Ribbon (directed by Rakhee Sandilya) has broken the mould of trailerly convention for sure because the trailer is the first half of the whole movie. The entire first half feels less like part of this story and more like a series of vignettes designed to educate an alien on the stages through which babies are born in our society.

There’s a scene where star employee Sahana finds out she’s pregnant, feels sad, has a small fight with her husband about not being ready. They live in a small, dim flat. Suddenly it is three months later and she looks a bit bigger than she used to. Her boss says sexist things about her work being affected by pregnancy. Immediately she is nine months pregnant, uncomfortable and horny. She and her husband kiss. The baby is about to be born. The baby is born. Sahana shops for diapers. She goes back to work and finds herself demoted. She asks for three days leave and is fired. She goes through sexist job interviews; gets a new job. They now live in a fancy flat. Aashi (the incredibly talented and natural Kiearra Soni) seems to be about five, and we’re finally at intermission. None of it flowed and, honestly, it would have made as much sense if we were told we were watching random snapshots from the lives of ten different women.

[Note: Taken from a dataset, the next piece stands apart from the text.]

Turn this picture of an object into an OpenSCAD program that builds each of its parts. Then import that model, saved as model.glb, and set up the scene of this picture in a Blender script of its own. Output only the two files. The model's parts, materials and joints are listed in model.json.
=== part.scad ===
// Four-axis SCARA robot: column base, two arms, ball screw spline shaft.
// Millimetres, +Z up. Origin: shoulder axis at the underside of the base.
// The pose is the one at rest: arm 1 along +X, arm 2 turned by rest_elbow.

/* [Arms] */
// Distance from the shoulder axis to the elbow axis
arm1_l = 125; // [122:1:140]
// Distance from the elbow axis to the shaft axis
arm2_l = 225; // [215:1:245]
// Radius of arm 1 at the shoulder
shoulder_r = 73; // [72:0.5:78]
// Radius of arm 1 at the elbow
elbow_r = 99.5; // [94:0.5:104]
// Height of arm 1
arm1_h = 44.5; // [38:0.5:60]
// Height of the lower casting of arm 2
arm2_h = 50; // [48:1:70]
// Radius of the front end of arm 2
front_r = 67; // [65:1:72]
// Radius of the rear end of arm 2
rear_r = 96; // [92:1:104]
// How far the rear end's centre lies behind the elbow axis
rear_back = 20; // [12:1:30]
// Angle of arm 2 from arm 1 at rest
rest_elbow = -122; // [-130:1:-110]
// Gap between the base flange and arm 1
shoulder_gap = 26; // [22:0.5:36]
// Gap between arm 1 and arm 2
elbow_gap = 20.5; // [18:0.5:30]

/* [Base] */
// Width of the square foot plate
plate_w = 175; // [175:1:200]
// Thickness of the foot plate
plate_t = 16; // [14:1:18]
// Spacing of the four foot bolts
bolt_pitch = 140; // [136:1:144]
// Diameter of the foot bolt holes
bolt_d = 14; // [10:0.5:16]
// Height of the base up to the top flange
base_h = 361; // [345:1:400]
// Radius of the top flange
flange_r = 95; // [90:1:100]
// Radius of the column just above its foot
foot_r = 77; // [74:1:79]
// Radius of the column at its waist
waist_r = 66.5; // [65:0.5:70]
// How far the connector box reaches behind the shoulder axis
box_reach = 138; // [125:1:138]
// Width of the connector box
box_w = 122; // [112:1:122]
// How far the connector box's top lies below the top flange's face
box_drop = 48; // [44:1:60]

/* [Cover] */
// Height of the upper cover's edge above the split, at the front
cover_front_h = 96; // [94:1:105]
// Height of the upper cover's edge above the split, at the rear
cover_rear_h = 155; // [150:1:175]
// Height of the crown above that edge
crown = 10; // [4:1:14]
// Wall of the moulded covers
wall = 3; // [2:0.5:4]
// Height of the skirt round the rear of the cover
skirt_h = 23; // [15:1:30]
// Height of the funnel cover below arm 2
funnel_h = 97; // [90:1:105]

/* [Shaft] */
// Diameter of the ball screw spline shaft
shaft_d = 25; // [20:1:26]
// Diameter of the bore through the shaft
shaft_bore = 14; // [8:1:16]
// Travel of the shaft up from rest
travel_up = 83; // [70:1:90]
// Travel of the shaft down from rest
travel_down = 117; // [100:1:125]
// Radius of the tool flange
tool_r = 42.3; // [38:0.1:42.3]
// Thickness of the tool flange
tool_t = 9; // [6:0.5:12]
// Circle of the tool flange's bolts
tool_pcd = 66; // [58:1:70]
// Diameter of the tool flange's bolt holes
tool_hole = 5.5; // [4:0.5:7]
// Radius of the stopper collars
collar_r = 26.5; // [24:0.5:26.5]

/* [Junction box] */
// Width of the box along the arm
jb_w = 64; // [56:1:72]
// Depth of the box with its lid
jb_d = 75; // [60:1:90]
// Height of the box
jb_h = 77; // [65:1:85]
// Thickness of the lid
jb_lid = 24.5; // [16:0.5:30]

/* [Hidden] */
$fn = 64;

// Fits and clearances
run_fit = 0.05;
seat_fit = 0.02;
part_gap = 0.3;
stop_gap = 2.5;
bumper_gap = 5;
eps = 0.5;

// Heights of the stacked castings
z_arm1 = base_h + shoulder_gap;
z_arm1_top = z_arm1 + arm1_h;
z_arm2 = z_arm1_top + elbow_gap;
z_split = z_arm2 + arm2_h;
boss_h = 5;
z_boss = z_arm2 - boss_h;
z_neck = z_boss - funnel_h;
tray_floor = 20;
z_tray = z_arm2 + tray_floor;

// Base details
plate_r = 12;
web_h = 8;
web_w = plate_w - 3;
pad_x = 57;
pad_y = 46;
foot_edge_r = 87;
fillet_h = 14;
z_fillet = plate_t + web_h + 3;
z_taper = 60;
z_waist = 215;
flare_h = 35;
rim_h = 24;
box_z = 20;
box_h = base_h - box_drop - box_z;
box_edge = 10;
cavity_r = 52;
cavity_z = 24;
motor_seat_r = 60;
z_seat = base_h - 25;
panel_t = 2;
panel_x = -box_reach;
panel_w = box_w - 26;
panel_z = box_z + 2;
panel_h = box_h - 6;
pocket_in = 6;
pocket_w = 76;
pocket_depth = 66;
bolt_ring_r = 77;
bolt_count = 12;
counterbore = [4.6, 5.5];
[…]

The quick scenes showcased some of the (perhaps) lesser-known aspects of pregnancy, such as how all women do not jump with joy at the news, and that people in offices have horrible attitudes about pregnant women and maternity leave. But you want the filmmakers to do something more with these topics than simply showing you that they exist. It felt like someone had taken it upon themselves to shoot ten scenes taking a hatke (different) view of marriage and pregnancy outside of the Bollywood typical and put them together into half a movie. The first half did nothing to build anyone’s character or set up a plot line: it really just showed you some scenes about pregnancy without the satisfaction that getting your hands dirty would bring.

Kalki Koechlin, Sumeet Vyas. Still from Ribbon

In fact, Ribbon would have been a much better movie had they just jumped into the story post-intermission. Immediately after, the story begins to take a really dark turn, which comes as a huge relief after an hour of learning where babies come from. When Karan accompanies the now about 5-year-old Aashi downstairs to her bus stop (the usual van attendant, Shibu uncle, is absent that day), he looks up to see her in the elevator lifting her skirt above her waist, saying, “Okay, now give me a chocolate.”

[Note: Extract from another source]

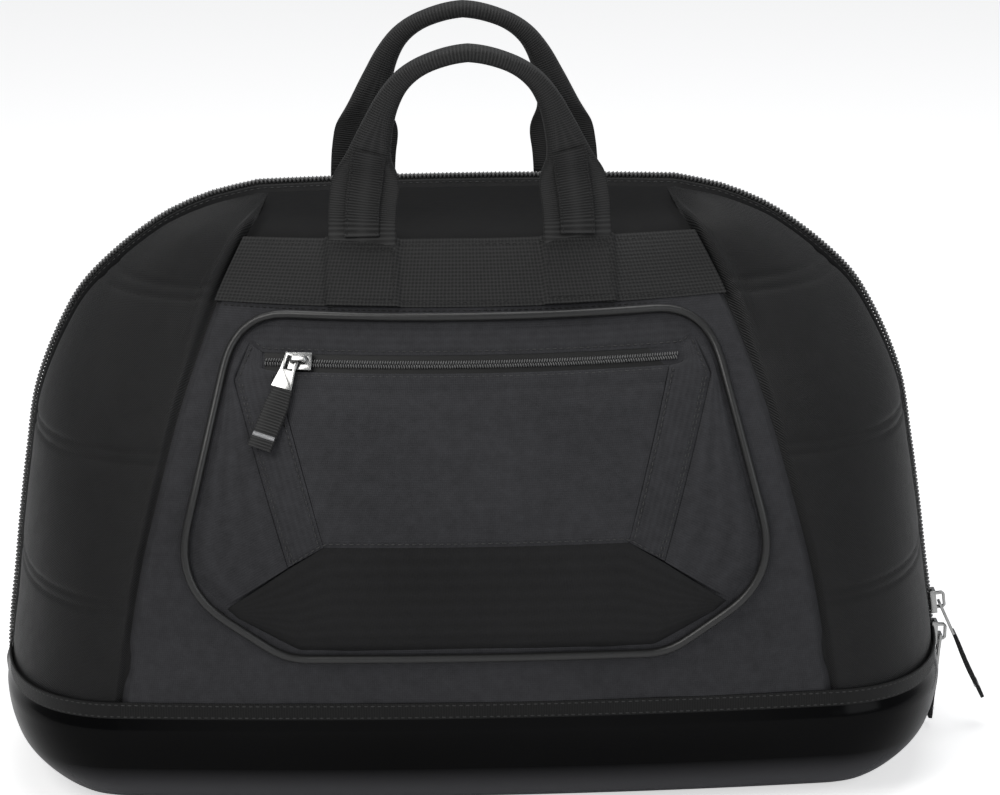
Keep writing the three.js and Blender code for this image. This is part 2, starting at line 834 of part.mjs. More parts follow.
// Closed rounded outline of the pocket for the piping.
function pipingPath() {
  const corners = [
    { x: pocketTopWidth / 2, height: pocketTop, radius: 25 },
    { x: pocketWideWidth / 2, height: pocketWide, radius: 30 },
    { x: pocketFootWidth / 2, height: pocketFoot, radius: 20 },
  ];
  const all = [...corners, ...corners.slice().reverse().map((c) => ({ ...c, x: -c.x }))];
  const path = new THREE.Path();
  all.forEach((turn, i) => {
    const here = new THREE.Vector2(turn.x, turn.height);
    const before = all[(i + all.length - 1) % all.length];
    const after = all[(i + 1) % all.length];
    const back = new THREE.Vector2(before.x, before.height).sub(here).normalize();
    const ahead = new THREE.Vector2(after.x, after.height).sub(here).normalize();
    const half = Math.acos(back.dot(ahead)) / 2;
    const reach = turn.radius / Math.tan(half);
    const start = here.clone().addScaledVector(back, reach);
    const end = here.clone().addScaledVector(ahead, reach);
    if (i === 0) {
      path.moveTo(start.x, start.y);
    } else {
      path.lineTo(start.x, start.y);
    }
    path.quadraticCurveTo(here.x, here.y, end.x, end.y);
  });
  path.closePath();
  return path;
}

function pipingGeometry() {
  const count = pipingSteps;
  const path = pipingPath();
  const centres = [];
  const ways = [];
  for (let i = 0; i < count; i += 1) {
    const p = path.getPointAt(i / count);
    centres.push(onPanel(p.x, p.y, pipingRadius + clearance + 0.1));
    ways.push(middleOut(p.x, p.y));
  }
  const sections = centres.map((centre, i) => {
    const run = centres[(i + 1) % count].clone().sub(centres[(i + count - 1) % count]).normalize();
    const side = run.clone().cross(ways[i]).normalize();
    const up = side.clone().cross(run).normalize();
    const loop = [];
    for (let k = 0; k < pipingSides; k += 1) {
      const angle = ((k + 0.5) / pipingSides) * 2 * Math.PI;
      const p = centre.clone().addScaledVector(side, Math.cos(angle) * pipingRadius);
      loop.push(p.addScaledVector(up, Math.sin(angle) * pipingRadius));
    }
    return loop;
  });
  return loftOver(sections, true);
}

// Strip of the pocket zip, to both sides of its middle line.
function pocketStrip(half, lift, wall) {
  const grid = (at) => [pocketZip - half, pocketZip + half].map((height) => {
    const line = [];
    for (let c = 0; c <= centreCells; c += 1) {
      line.push(onPanel(((2 * c) / centreCells - 1) * pocketZipHalf, height, at));
    }
    return line;
  });
  return wallBetween(grid(lift + wall), grid(lift));
}

// Sliders and pulls, in their own frame: u along the zip, v across it, w out of the surface.

// Slider whose plate rides on a coil with a lip down each side, and a bridge over its middle.
function sliderGeometry(coilAcross, coilTall) {
  const room = coilAcross / 2 + clearance;
  const under = coilTall - clearance;
  const section = new THREE.Shape();
  const outerHalf = sliderWidth / 2;
  section.moveTo(-outerHalf, -Math.min(under, sliderLip));
  section.lineTo(-outerHalf, sliderPlate);
  section.lineTo(outerHalf, sliderPlate);
  section.lineTo(outerHalf, -Math.min(under, sliderLip));
  section.lineTo(room, -Math.min(under, sliderLip));
  section.lineTo(room, 0);
  section.lineTo(-room, 0);
  section.lineTo(-room, -Math.min(under, sliderLip));
  section.closePath();
  const body = new THREE.ExtrudeGeometry(section, { depth: sliderLength, bevelEnabled: false });
  body.translate(0, 0, -sliderLength / 2);
  body.rotateX(Math.PI / 2);
  body.rotateZ(Math.PI / 2);
  const arch = new THREE.Shape();
  const foot = sliderPlate - 0.6;
  const top = sliderPlate + bridgeRoom + bridgeBar;
  const half = bridgeLength / 2;
  arch.moveTo(-half, foot);
  arch.lineTo(-half, top - bridgeBar);
  arch.lineTo(-half + bridgeBar, top);
  arch.lineTo(half - bridgeBar, top);
  arch.lineTo(half, top - bridgeBar);
  arch.lineTo(half, foot);
  arch.closePath();
  const hole = new THREE.Path();
  hole.moveTo(-half + bridgeBar, sliderPlate);
  hole.lineTo(half - bridgeBar, sliderPlate);
  hole.lineTo(half - bridgeBar, top - bridgeBar);
  hole.lineTo(-half + bridgeBar, top - bridgeBar);
  hole.closePath();
  arch.holes.push(hole);
  const bridge = new THREE.ExtrudeGeometry(arch, { depth: bridgeWidth, bevelEnabled: false });
  bridge.translate(0, 0, -bridgeWidth / 2);
  bridge.rotateX(Math.PI / 2);
  return fromManifold(toManifold(body).add(toManifold(bridge)));
}

// Height of the tab's cross bar above the slider's seat on the coil.
const barHeight = sliderPlate + bridgeRoom / 2;

// Pull tab hanging along -u from its cross bar at the origin.
function tabGeometry() {
  const shape = new THREE.Shape();
  const bar = tabThick / 2;
  const narrow = tabWidth / 2;
  const wide = tabEndWidth / 2;
  shape.moveTo(bar, -narrow);
  shape.lineTo(bar, narrow);
  shape.lineTo(-eyeLength, narrow);
  shape.lineTo(-tabLength, wide);
  shape.lineTo(-tabLength, -wide);
  shape.lineTo(-eyeLength, -narrow);
  shape.closePath();
  const hole = new THREE.Path();
  hole.moveTo(-bar, -eyeWidth / 2);
  hole.lineTo(-bar, eyeWidth / 2);
  hole.lineTo(-eyeLength, eyeWidth / 2);
  hole.lineTo(-eyeLength, -eyeWidth / 2);
  hole.closePath();
  shape.holes.push(hole);
  const geometry = new THREE.ExtrudeGeometry(shape, { depth: tabThick, bevelEnabled: false });
  geometry.translate(0, 0, -tabThick / 2);
  return geometry;
}

// Folded webbing grip below the tab.
function gripGeometry(length) {
  const shape = new THREE.Shape();
  const start = -tabLength - clearance;
  const end = start - length;
  const half = gripBand / 2;
  const cut = 1.5;
  shape.moveTo(start, -half);
  shape.lineTo(start, half);
  shape.lineTo(end + cut, half);
  shape.lineTo(end, half - cut);
  shape.lineTo(end, -half + cut);
  shape.lineTo(end + cut, -half);
  shape.closePath();
  const geometry = new THREE.ExtrudeGeometry(shape, { depth: gripCloth, bevelEnabled: false });
  geometry.translate(0, 0, -gripCloth / 2);
  return geometry;
}

const bag = new THREE.Group();

function addPiece(name, geometry, finish, parent = bag) {
  const material = new THREE.MeshStandardMaterial({ ...finishes[finish], flatShading: true });
  const mesh = new THREE.Mesh(geometry, material);
  mesh.name = name;
  parent.add(mesh);
  return mesh;
}

function addHalf(name, grids, finish) {
  addPiece(`${name}_front`, wallBetween(...grids), finish);
  addPiece(`${name}_back`, wallBetween(...mapGrids(grids, faceBack)), finish);
}

addPiece('boot', bootGeometry(), 'boot');
addHalf('boot_binding', bindingGrids(), 'trim');
addHalf('centre_panel', middlePanel(bootHeight, splitRow), 'panel');
addHalf('yoke_panel', middlePanel(splitRow, topHeight), 'panel');
addHalf('side_panel_right', sidePanel(), 'side');
addHalf('side_panel_left', mapGrids(sidePanel(), mirrorX), 'side');
addHalf('zip_gusset', gussetGrids(), 'panel');
addHalf('zip_tape', tapeGrids(), 'trim');
addPiece('zip_coil', wallBetween(...coilGrids()), 'coil');
addHalf('webbing_band', bandGrids(), 'webbing');

const handle = handleGeometry();
addPiece('handle_front', handle, 'webbing');
const backHandle = addPiece('handle_back', handle.clone(), 'webbing');
backHandle.rotation.z = Math.PI;

addPiece('pocket_top_strip', clothBetween(capUpper, capLower, centreCells + 2, 1), 'panel');
addPiece('pocket_flap', clothBetween(flapUpper, flapLower, centreCells, 4), 'panel');
addPiece('pocket_facet', clothBetween(creaseLine, facetFoot, 14, 3), 'panel');
for (const side of ['left', 'right']) {
  const turn = side === 'left' ? flipped : (edge) => edge;
  addPiece(`pocket_strip_${side}`, clothBetween(turn(stripOuter), turn(stripInner), 8, 1), 'panel');
  addPiece(`pocket_wing_${side}`, clothBetween(turn(wingInner), turn(wingOuter), 8, 2), 'panel');
}
addPiece('pocket_piping', pipingGeometry(), 'trim');
addPiece('pocket_zip_tape', pocketStrip(pocketTapeHalf, clearance, pocketTapeWall), 'trim');
const pocketCoilLift = 2 * clearance + pocketTapeWall;
addPiece('pocket_zip_coil', pocketStrip(pocketCoilWidth / 2, pocketCoilLift, pocketCoilHeight), 'coil');

// One slider with its tab and grip. The zip runs along u; w points out of the surface.
function addSlider(name, seat, coil, pull) {
  const across = seat.out.clone().cross(seat.along).normalize();
  const base = new THREE.Group();
  base.position.copy(seat.place).addScaledVector(seat.out, clearance);
  base.quaternion.setFromRotationMatrix(new THREE.Matrix4().makeBasis(seat.along, across, seat.out));
  bag.add(base);
  addPiece(`${name}_slider`, sliderGeometry(coil.width, coil.height), 'metal', base);
  const side = pull.out.clone().cross(pull.up).normalize();
  const hang = new THREE.Group();
  hang.position.copy(base.position).addScaledVector(seat.out, barHeight);
  hang.position.addScaledVector(seat.along, pull.alongShift).addScaledVector(pull.up, pull.upShift);
  hang.quaternion.setFromRotationMatrix(new THREE.Matrix4().makeBasis(pull.up, side, pull.out));
  bag.add(hang);
  addPiece(`${name}_tab`, tabGeometry(), 'metal', hang);
  addPiece(`${name}_grip`, gripGeometry(pull.gripLength), 'webbing', hang);
}

// Seat of a slider on the right side of the zip at a height above the floor.
function sideSeat(height) {
  const step = sliderLength / 2;
  const low = outlinePlace(height - step);
  const high = outlinePlace(height + step);
  const along = high.clone().sub(low).normalize();
  const out = vec(along.z, 0, -along.x);
  const middle = outlinePlace(height);
  const chord = low.add(high).multiplyScalar(0.5);
  return { place: middle.x > chord.x ? middle : chord, along, out };
}

function outlinePlace(height) {
  if (height <= bootHeight) {
    return vec(halfWidth - bootInset(height), 0, height);
  }
  let level = height;
  for (let i = 0; i < 8; i += 1) {
    level += height - rimAt(level).place.z;
  }
  return rimAt(level).place;
}

// A pull on the zip's right side, hung on the lower leg of its bridge and leaning out by an angle.
function sidePull(lean, gripLength) {
  const angle = THREE.MathUtils.degToRad(lean);
  const barReach = Math.hypot(tabThick, tabThick) / 2;
  return {
    up: vec(-Math.sin(angle), 0, Math.cos(angle)),
    out: vec(Math.cos(angle), 0, Math.sin(angle)),
    alongShift: -bridgeLength / 2 + bridgeBar + barReach + clearance,
    upShift: 0,
    gripLength,
  };
}

const mainCoil = { width: coilWidth, height: coilHeight };
addSlider('main_a', sideSeat(mainSliderHeight), mainCoil, sidePull(mainPullLean, mainGripLength));
addSlider('main_b', sideSeat(secondSliderHeight), mainCoil, sidePull(secondPullLean, secondGripLength));

// The pocket's pull hangs on the left leg of its bridge, flat to the pocket.
const pocketOut = middleOut(pocketSliderX, pocketZip);
const pocketRun = middlePoint(pocketSliderX + 1, pocketZip);
pocketRun.sub(middlePoint(pocketSliderX - 1, pocketZip)).normalize();
const pocketUp = pocketOut.clone().cross(pocketRun).normalize();
pocketUp.applyAxisAngle(pocketOut, -THREE.MathUtils.degToRad(pocketPullLean));
const pocketSeat = {
  place: onPanel(pocketSliderX, pocketZip, pocketCoilLift + pocketCoilHeight),
  along: pocketRun,
  out: pocketOut,
};
addSlider('pocket', pocketSeat, { width: pocketCoilWidth * pocketCoilRoom, height: pocketCoilHeight }, {
  up: pocketUp,
  out: pocketOut,
  alongShift: -bridgeLength / 2 + bridgeBar / 2,
  upShift: bridgeWidth / 2 + clearance + tabThick / 2,
  gripLength: pocketGripLength,
});

export default bag;
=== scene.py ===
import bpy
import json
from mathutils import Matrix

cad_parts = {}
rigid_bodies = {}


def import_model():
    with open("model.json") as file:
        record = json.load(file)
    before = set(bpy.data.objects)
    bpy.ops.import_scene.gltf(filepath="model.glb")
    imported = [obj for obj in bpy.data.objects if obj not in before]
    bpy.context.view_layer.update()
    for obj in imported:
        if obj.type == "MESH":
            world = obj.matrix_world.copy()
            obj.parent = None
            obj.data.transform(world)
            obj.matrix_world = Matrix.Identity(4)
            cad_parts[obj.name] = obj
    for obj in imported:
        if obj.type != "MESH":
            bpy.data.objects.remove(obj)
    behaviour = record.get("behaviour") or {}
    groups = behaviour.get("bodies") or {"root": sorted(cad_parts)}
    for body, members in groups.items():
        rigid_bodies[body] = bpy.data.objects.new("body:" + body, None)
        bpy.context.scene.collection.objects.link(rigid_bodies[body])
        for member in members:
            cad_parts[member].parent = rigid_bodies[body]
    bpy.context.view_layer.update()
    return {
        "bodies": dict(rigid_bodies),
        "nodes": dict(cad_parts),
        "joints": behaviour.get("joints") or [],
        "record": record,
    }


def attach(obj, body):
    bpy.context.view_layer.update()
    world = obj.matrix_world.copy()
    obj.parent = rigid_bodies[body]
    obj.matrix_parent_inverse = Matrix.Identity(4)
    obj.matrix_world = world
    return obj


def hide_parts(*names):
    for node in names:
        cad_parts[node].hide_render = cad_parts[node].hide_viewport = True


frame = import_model()

import json
import math

import bpy
import numpy as np
from mathutils import Matrix, Vector, noise

# Motorcycle helmet bag. Metres, +Z up, the pocket faces -Y, the zip runs over the top on y = 0.

mm = 0.001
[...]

So after all that meandering, this is the real plot point: their very young daughter Aashi has been sexually abused (most probably by Shibu uncle) and she does not even know it. It’s super unsettling and uncomfortable, and creates a lot of immediate tension that does the story good. The second half is filled with lots of action-packed scenes that make you cringe but in a good way. Like where an extremely jolly and friendly doctor aunty gets to the root of what happened to Aashi while examining her and asking jovial questions. Or the few seconds in between Karan opening the door to a Shibu uncle who does not know he has been caught yet and swinging back his fist to hit him. You see the reactions of school authorities and how Sahana and Karan deal with each other in the face of crisis. The second half feels like a nice, self-sufficient, complete object in itself, and you wonder why on earth you had to sit through an hour of Sahana’s pregnancy journey to get here.

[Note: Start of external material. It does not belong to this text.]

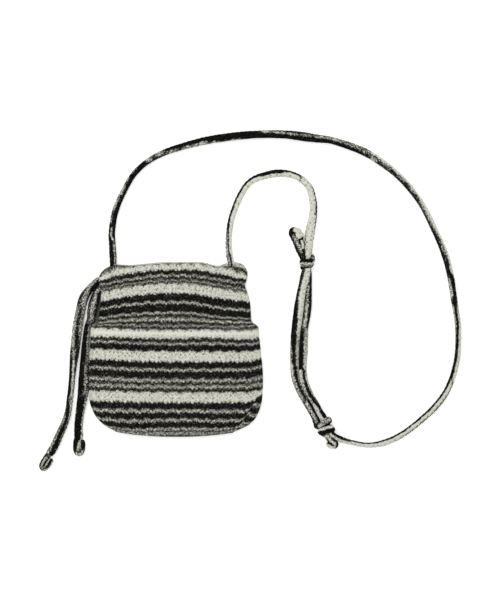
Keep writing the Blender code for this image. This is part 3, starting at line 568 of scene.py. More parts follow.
LOWER_END_ROUTE = (
    (0.1647, -0.0931, 0.0044, 0.80), (0.1675, -0.0970, 0.0048, 0.98), (0.1710, -0.1008, 0.0046, 1.16),
    (0.1741, -0.1038, 0.0044, 1.20), (0.1750, -0.1060, 0.0046, 0.95), (0.1724, -0.1071, 0.0052, 0.85),
    (0.1697, -0.1060, 0.0058, 0.92), (0.1677, -0.1043, 0.0060, 0.94), (0.1666, -0.1026, 0.0058, 0.80),
)
UPPER_END_STREAKS = streak_table(
    (0.000, 100, -45, 90, 20, 100), (0.007, 100, -45, 55, 5, 100), (0.014, 90, -45, 38, 30, 95),
    (0.024, 88, -50, 36, 35, 95), (0.030, 88, -45, 38, 20, 95), (0.033, 100, 0, 100, 40, 100),
    (0.037, 95, -20, 95, 40, 100), (0.039, 15, -80, 2, 50, 100), (0.043, 12, -90, 0, 78, 95),
    # Rows 0.050 and 0.052, all black, are painted shadow under the folded lobe, where it overhangs the flap.
    (0.048, 15, -80, 2, 80, 95), (0.050, 100, -30, 100, 80, 100), (0.052, 100, -30, 100, 80, 100),
    (0.053, 80, -70, 8, 50, 100), (0.064, 80, -60, 15, 30, 100),
)
LOWER_END_STREAKS = streak_table(
    (0.000, 10, -40, 10, 40, 20), (0.005, 60, -60, 22, 50, 40), (0.009, 95, -30, 26, 55, 85),
    (0.014, 80, -30, 15, 50, 100), (0.017, 80, -20, 15, 50, 100), (0.019, 10, 0, 60, 20, 100),
    (0.021, 4, -10, 20, 5, 100), (0.025, 6, -20, 40, 0, 100), (0.028, 80, -60, 100, 0, 100),
)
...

Both Koechlin and Vyas are effortless in their roles, such as they are. Vyas is utterly relatable and at ease as Karan Mehra, and Koechlin navigates the movie’s time and space entirely on her own terms: her screen presence is enormous, and once the plot takes a sinister turn, her magnetism adds a genuine spookiness to the proceedings. You know that both actors were fully capable of taking these themes and all their messy emotions and really running with them but were constrained, not challenged, by the routine acting exercise that the beginning of the movie called for.

Unfortunately, the best way to describe Ribbon is simply that it is unsatisfying. It promised to do much more than just point a finger towards complicated feelings yet declines to explore these really interesting and emotionally loaded issues at a deeper or more fascinating level. I was also interested to see what Ribbon’s treatment of the gender discrimination pregnant women face would come to, especially against the backdrop of all the lively debate we are having around workplace sexual harassment right now. Unfortunately, it gives you nothing to take away. It merely tells you that pregnant women are discriminated against and that it sucks. While there’s no doubt that Ribbon shows us a side of pregnancy, work and child care that we definitely don’t see in mainstream Bollywood, it’s still not enough to just create the cinematic equivalent of a listicle.